Her 2010 book, "On the Right Track," is a candid account of how prison changed her. After her release she played in the WNBA with the Tulsa Shock. Now 36, she was cut by the team in July and is back home in Austin, Texas. As one of the guest speakers at the eighth annual Pennsylvania Conference for Women in Philadelphia on Tuesday, she will talk about dealing with her mistakes and making a new life for herself, her husband and their two children. She created the program "Take a Break," which encourages young people to think before they act.
You made the decision to remain in the public eye after serving your prison sentence, but did you realize it would mean having to talk about your mistakes over and over?
I mean, I knew that from now until the day that I'm not here anymore it's going to be part of my legacy. But I didn't really think about it. What I thought about when I made the decision to not just disappear and live a quiet, normal life was that every day I teach my kids that we all make mistakes, but it's what you do after you've made the mistake. If I'm telling them that every day and if they would have seen me just disappear, and just kind of give up, then I could have been seen by them as a hypocrite.

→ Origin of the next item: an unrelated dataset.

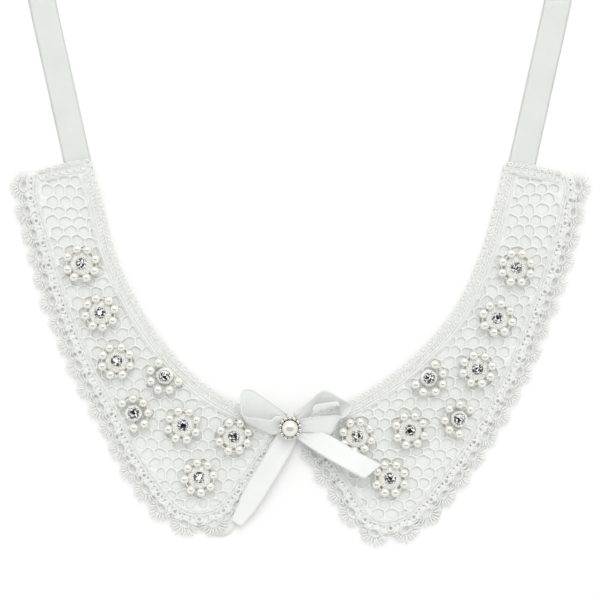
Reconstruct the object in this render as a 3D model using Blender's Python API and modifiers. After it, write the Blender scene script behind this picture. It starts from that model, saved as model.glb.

I want to live what I teach. It is one of the reasons I decided to pursue my dream of playing basketball again and to continue to speak, even if it's about stuff that's not all that comfortable to deal with. Ultimately I want my kids to say, 'You know what? Mom made mistakes but she didn't just give up, she decided to make a difference.'
You wrote that keeping the secret was more damaging to you than telling the truth?
Yeah, that was the hardest part, just knowing in the back of your mind that at some point everything that I've worked for can be taken away and not feeling that I could share anything that was going on with the people who supported me, loved me. It's very hard. Anybody knows from the age of 4 on up that holding onto a secret or a lie is not an easy thing to do. So comparing it with the moment I actually shared with the world and my family, yeah that was hard, but it was more of a relief than anything. It was OK now that it's out there.